Fragmentos de ternura e encanto como esses acontecem o tempo todo, milhares de vezes em tantos lugares, debaixo do nosso olhar. Na maioria das vezes, porém, atropelados pela pressa, não os percebemos. Diariamente, a coluna Assim Vivemos será publicada no EM, com reprodução na Fan Page do jornal no Facebook.
Inspiração
A seção é inspirada no Humans of New York, que surgiu no verão de 2010 na metrópole novaiorquina, com a intenção de criar um catálogo exaustivo de 10 mil moradores da Big Apple. Seu idealizador é Brandon, que assina só com o primeiro nome, sem apresentar idade ou sobrenome. É assim também que ele identifica as pessoas retratadas no blog, que já coleciona 8 milhões de seguidores e se multiplicou por diversas capitais, como Paris, Amsterdam, Roma e Teerã.

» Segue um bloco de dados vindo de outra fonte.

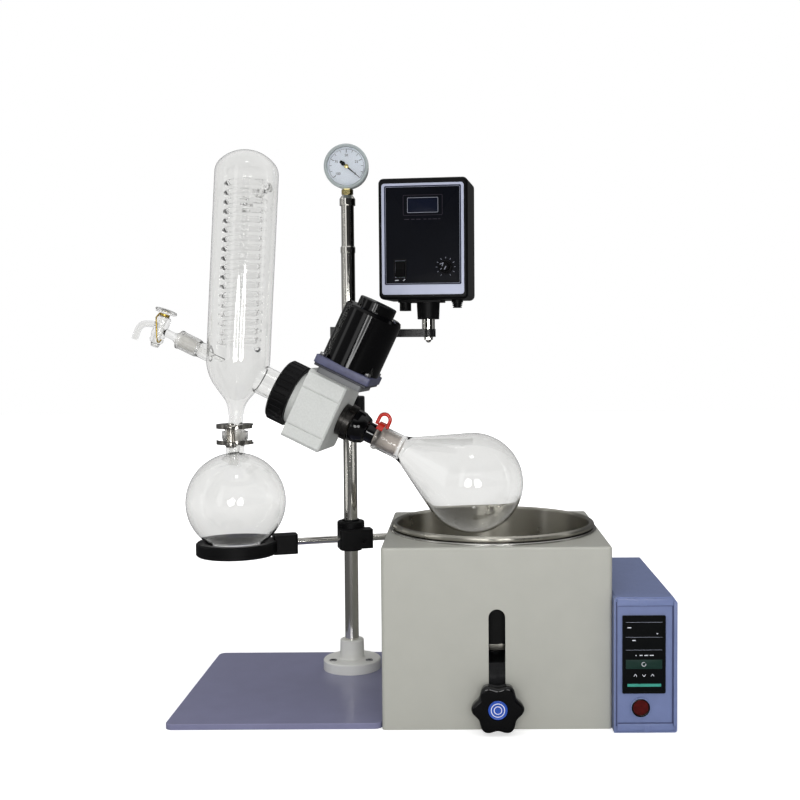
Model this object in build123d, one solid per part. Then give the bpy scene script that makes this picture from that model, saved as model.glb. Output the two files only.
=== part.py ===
from build123d import *
import math
import os

# Rotary evaporator, in millimetres. The origin is the column's axis at bench level.
# +X points right as seen from the front, +Y to the back, +Z up.

# Stand: base plate, flange, column and gauge
PLATE_X = (-203.0, 58.5)
PLATE_Y = (-232.0, 78.0)
PLATE_THICK = 7.0
PLATE_CORNER = 10.0
FLANGE_R = 40.0
FLANGE_TOP = 21.0
HUB_R = 17.0
HUB_TOP = 48.0
FLANGE_SCREW_R = 29.0
COLUMN_R = 9.5
COLUMN_WALL = 2.0
COLUMN_TOP = 587.0
COLLAR_R = 10.2
COLLAR_TOP = 596.0
UPPER_TUBE_R = 8.75
UPPER_TUBE_TOP = 655.9
CAP_R = 10.8
CAP_BOTTOM = 652.0
CAP_TOP = 666.0
HEX_FLATS = 14.0
HEX_TOP = 674.5
GAUGE_Z = 704.0
GAUGE_R = 30.5
GAUGE_DEPTH = 27.0
GAUGE_FRONT = 15.0

# Arm and speed control box
ARM_Z = 476.0
ARM_THICK = 11.0
PIN_X = 110.5
PIN_R = 9.0
BOX_YAW = -8.0
BOX_W = 122.0
BOX_H = 163.0
BOX_BOTTOM = 521.0
BOX_FRONT = -41.0
BOX_BACK = 34.0
COVER_DEPTH = 22.0
BOX_WALL = 2.5
SWITCH_XZ = (-31.0, 561.5)
SPEED_KNOB_XZ = (31.2, 563.8)
LCD_XZ = (0.4, 647.0)
LCD_SIZE = (41.0, 19.5)
ROCKER_SIZE = (12.6, 20.0)

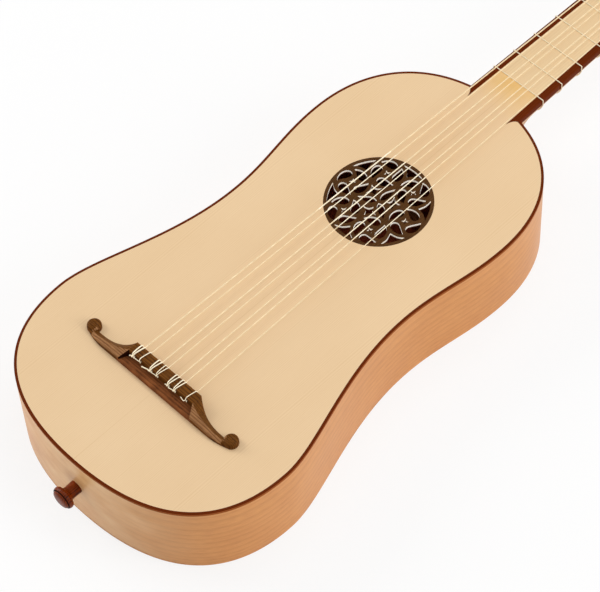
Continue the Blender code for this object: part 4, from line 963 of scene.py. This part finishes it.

Com uma câmera na mão e um bloco de notas, Brandon capta flagrantes e histórias incríveis de anônimos da cidade. A reportagem do EM tentou entrevistar Brandon, mas, por meio de uma assessora, ele gentilmente dispensou o convite, sem deixar de agradecer por terem pensado nele. No blog, ele se descreve como um apaixonado pelas coisas, que já foi obcecado por aquários de água salgada, é barítono, tentou trabalhar no mercado financeiro, filmagens e fotografias, e estudou história na Universidade de Geórgia. Até agora, já concluiu 5 mil retratos e diz ter conhecido algumas pessoas incríveis ao longo do caminho. Assim ele vive em Nova York. Assim vivemos nós em BH.